Half-a-dozen historical bubbles are summarized on pages 3-4, in order to compare the energy transition with features of Dutch tulips, the South Sea and Mississippi Companies, British Railway Mania, Roaring Twenties, Dot Com bubble and sub-prime mortgages.

Five common features of all bubbles are considered in turn on pages 5-16. In each case, we explain how the feature contributed to past bubbles, and where there is evidence of the feature in different energy transition technologies.

Important findings are that many themes of the energy transition can achieve continued deflation or profitability, but not both; while a combination of increasing leverage and curtailment on renewables assets could leave many assets underwater.

Implications are drawn out on pages 17-19, including five recommendations for decision-makers to find opportunities and avoid the most dangerous aspects of bubbles surrounding the energy transition.

Electrolysers: how much deflation ahead for hydrogen?

For green hydrogen to become competitive, total electrolyser costs must deflate by over 75% from current levels around $1,000/kW. This 14-page note breaks down the numbers and the challenges, based on patents and technical papers. We argue 15-25% total cost deflation may be more realistic if manufacturers also strive to make a margin in the future.
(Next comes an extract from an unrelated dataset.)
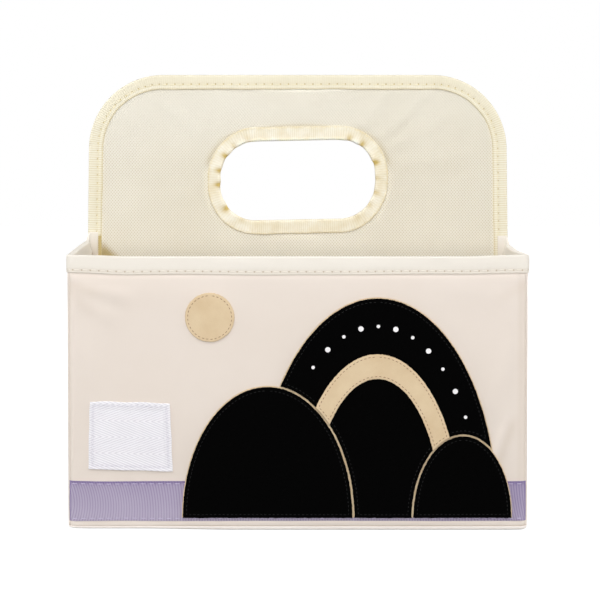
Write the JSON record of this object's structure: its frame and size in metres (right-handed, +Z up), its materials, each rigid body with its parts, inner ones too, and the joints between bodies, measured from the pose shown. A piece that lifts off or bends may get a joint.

The importance of green hydrogen cost deflation is quantified on pages 2-4, using worked examples from the power industry, trucking industry and by comparison to blue hydrogen.

Total installed costs of hydrogen electrolysers are decomposed on pages 5-7, across forty distinct categories. Cost drivers are also discussed.

Benefits of scale will allow for deflation. But how much? We answer this question on pages 8-9, by comparison to the deflation in other technologies.

Beware false prophets. Our review of 50 patents shows that some headline cost deflation may come at the cost of lower efficiency, resiliency, longevity or safety (pages 10-11).

Technology leaders are profiled on pages 12-14 after looking across 13,600 patents globally.